**Your objective:**
Return the whole listing exactly as it stands.

——————————

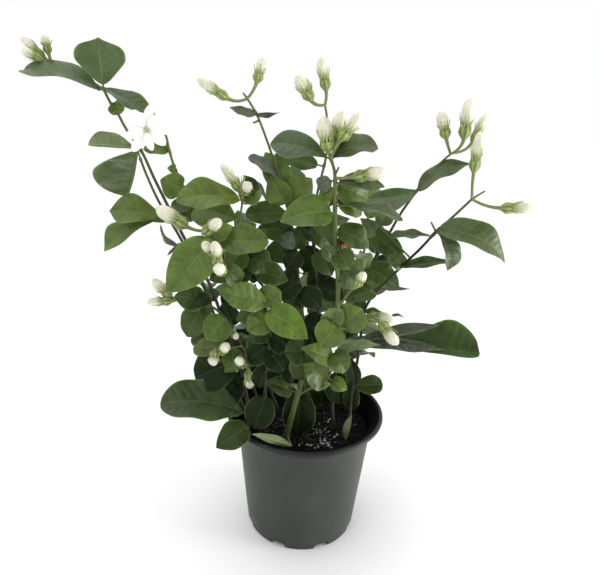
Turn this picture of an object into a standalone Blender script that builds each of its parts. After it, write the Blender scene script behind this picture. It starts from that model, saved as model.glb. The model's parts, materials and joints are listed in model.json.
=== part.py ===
"""Potted arabian jasmine: a nursery pot filled with soil, leafy canes that stand in holes
in the soil, one open flower and many white buds, each seated on its green calyx.

The canes, leaves and buds are placed by sight: a pixel of the photograph and a depth give a
place in space. Lengths are in millimetres until a mesh is made, which is in metres.
The origin is on the ground under the middle of the pot, with +Z up and the camera towards -Y.
"""

import bisect
import math
import random
from collections import namedtuple

import bmesh
import bpy
from mathutils import Matrix, Quaternion, Vector

MM = 0.001

# Pot and soil
POT_HEIGHT = 113
POT_FOOT_RADIUS = 50
POT_NECK_RADIUS = 60.5
POT_LIP_RADIUS = 70
POT_LIP_HEIGHT = 4
POT_WALL = 2
POT_FLOOR = 3
POT_SIDES = 32
DRAIN_COUNT = 8
DRAIN_WIDTH = 13
DRAIN_HEIGHT = 4.5
DRAIN_REACH = 9
SOIL_TOP = 97
SOIL_CLEARANCE = 0.35
SOIL_SIDES = 18
SOIL_RINGS = 3
SOIL_RELIEF = 1.2
STEM_HOLE_DEPTH = 26
STEM_HOLE_CLEARANCE = 0.35

# The photograph's camera: where it stands, how it is turned, and its frame in pixels
EYE = Vector((-9, -400, 351))
EYE_PITCH = math.radians(17.4)
EYE_ROLL = math.radians(2.4)
FOCAL_PX = 500
FRAME_CENTRE_PX = (300, 287.5)

# Canes and leaves
ROUTE_STEP = 30
ROOT_COVER = 1.5
BLADE_THICKNESS = 1.2
BLADE_FOLD = math.radians(13)
BLADE_WAVE = 0.10
PETIOLE_RADIUS = 0.75
SMALL_LEAF = 21
LONG_LEAF = 46
BLADE_STATIONS = ((0.25, 0.68), (0.15, 0.45, 0.78), (0.12, 0.34, 0.60, 0.84))
SHORT_STALK = 1.5
LONG_STALK = 5
FOOT_SHARPNESS = 0.68
TIP_SHARPNESS = 1.08
BLUNT_TIP = 0.5
SPRAY_DROOP = 20
SPRAY_SHAPE = 0.58

# Buds and flower
TOOTH_COUNT = 5
CALYX_RADIUS = 2.3
PEDICEL_RADIUS = 0.85
LONG_PEDICEL = 11
COROLLA_GAP = 0.35
TUBE_RADIUS = 1.25
BUD_SIDES = 6
PETAL_COUNT = 9

LEAF_FIELDS = "foot tip wide near turn arch belly sharp"
Blade = namedtuple("Blade", LEAF_FIELDS, defaults=((0, 0), 0, 4, 0.42, TIP_SHARPNESS))
Bud = namedtuple("Bud", "foot cup tip wide near", defaults=((0, 0),))
Cane = namedtuple("Cane", "base route thick twigs", defaults=((),))
Stub = namedtuple("Stub", "foot end near", defaults=((0, 0),))
Spray = namedtuple("Spray", "at aim long rise", defaults=(15,))


def sight(px, depth):
    """The place at this depth (Y, in mm) on the line of sight through a photo pixel."""
    x = (px[0] - FRAME_CENTRE_PX[0]) / FOCAL_PX
    y = (px[1] - FRAME_CENTRE_PX[1]) / FOCAL_PX
    across = x * math.cos(EYE_ROLL) + y * math.sin(EYE_ROLL)
    down = y * math.cos(EYE_ROLL) - x * math.sin(EYE_ROLL)
    ray = Vector(
        (
            across,
            math.cos(EYE_PITCH) - down * math.sin(EYE_PITCH),
            -math.sin(EYE_PITCH) - down * math.cos(EYE_PITCH),
        )
    )
    return EYE + ray * ((depth - EYE.y) / ray.y)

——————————

**Reply to the task:**
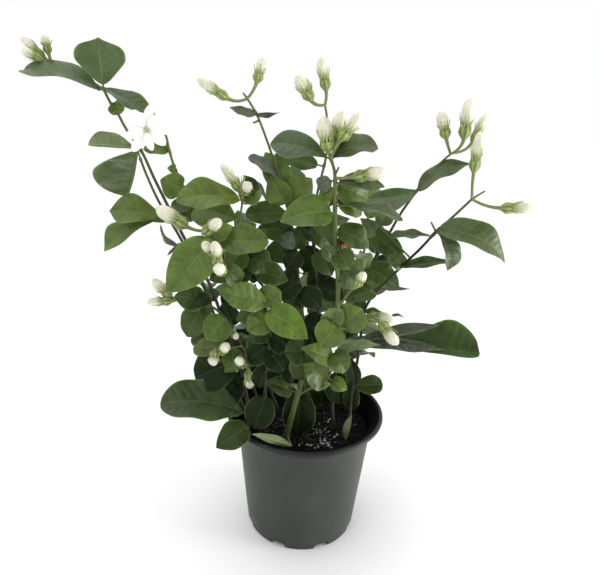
Turn this picture of an object into a standalone Blender script that builds each of its parts. After it, write the Blender scene script behind this picture. It starts from that model, saved as model.glb. The model's parts, materials and joints are listed in model.json.
=== part.py ===
"""Potted arabian jasmine: a nursery pot filled with soil, leafy canes that stand in holes
in the soil, one open flower and many white buds, each seated on its green calyx.

The canes, leaves and buds are placed by sight: a pixel of the photograph and a depth give a
place in space. Lengths are in millimetres until a mesh is made, which is in metres.
The origin is on the ground under the middle of the pot, with +Z up and the camera towards -Y.
"""

import bisect
import math
import random
from collections import namedtuple

import bmesh
import bpy
from mathutils import Matrix, Quaternion, Vector

MM = 0.001

# Pot and soil
POT_HEIGHT = 113
POT_FOOT_RADIUS = 50
POT_NECK_RADIUS = 60.5
POT_LIP_RADIUS = 70
POT_LIP_HEIGHT = 4
POT_WALL = 2
POT_FLOOR = 3
POT_SIDES = 32
DRAIN_COUNT = 8
DRAIN_WIDTH = 13
DRAIN_HEIGHT = 4.5
DRAIN_REACH = 9
SOIL_TOP = 97
SOIL_CLEARANCE = 0.35
SOIL_SIDES = 18
SOIL_RINGS = 3
SOIL_RELIEF = 1.2
STEM_HOLE_DEPTH = 26
STEM_HOLE_CLEARANCE = 0.35

# The photograph's camera: where it stands, how it is turned, and its frame in pixels
EYE = Vector((-9, -400, 351))
EYE_PITCH = math.radians(17.4)
EYE_ROLL = math.radians(2.4)
FOCAL_PX = 500
FRAME_CENTRE_PX = (300, 287.5)

# Canes and leaves
ROUTE_STEP = 30
ROOT_COVER = 1.5
BLADE_THICKNESS = 1.2
BLADE_FOLD = math.radians(13)
BLADE_WAVE = 0.10
PETIOLE_RADIUS = 0.75
SMALL_LEAF = 21
LONG_LEAF = 46
BLADE_STATIONS = ((0.25, 0.68), (0.15, 0.45, 0.78), (0.12, 0.34, 0.60, 0.84))
SHORT_STALK = 1.5
LONG_STALK = 5
FOOT_SHARPNESS = 0.68
TIP_SHARPNESS = 1.08
BLUNT_TIP = 0.5
SPRAY_DROOP = 20
SPRAY_SHAPE = 0.58

# Buds and flower
TOOTH_COUNT = 5
CALYX_RADIUS = 2.3
PEDICEL_RADIUS = 0.85
LONG_PEDICEL = 11
COROLLA_GAP = 0.35
TUBE_RADIUS = 1.25
BUD_SIDES = 6
PETAL_COUNT = 9

LEAF_FIELDS = "foot tip wide near turn arch belly sharp"
Blade = namedtuple("Blade", LEAF_FIELDS, defaults=((0, 0), 0, 4, 0.42, TIP_SHARPNESS))
Bud = namedtuple("Bud", "foot cup tip wide near", defaults=((0, 0),))
Cane = namedtuple("Cane", "base route thick twigs", defaults=((),))
Stub = namedtuple("Stub", "foot end near", defaults=((0, 0),))
Spray = namedtuple("Spray", "at aim long rise", defaults=(15,))


def sight(px, depth):
    """The place at this depth (Y, in mm) on the line of sight through a photo pixel."""
    x = (px[0] - FRAME_CENTRE_PX[0]) / FOCAL_PX
    y = (px[1] - FRAME_CENTRE_PX[1]) / FOCAL_PX
    across = x * math.cos(EYE_ROLL) + y * math.sin(EYE_ROLL)
    down = y * math.cos(EYE_ROLL) - x * math.sin(EYE_ROLL)
    ray = Vector(
        (
            across,
            math.cos(EYE_PITCH) - down * math.sin(EYE_PITCH),
            -math.sin(EYE_PITCH) - down * math.cos(EYE_PITCH),
        )
    )
    return EYE + ray * ((depth - EYE.y) / ray.y)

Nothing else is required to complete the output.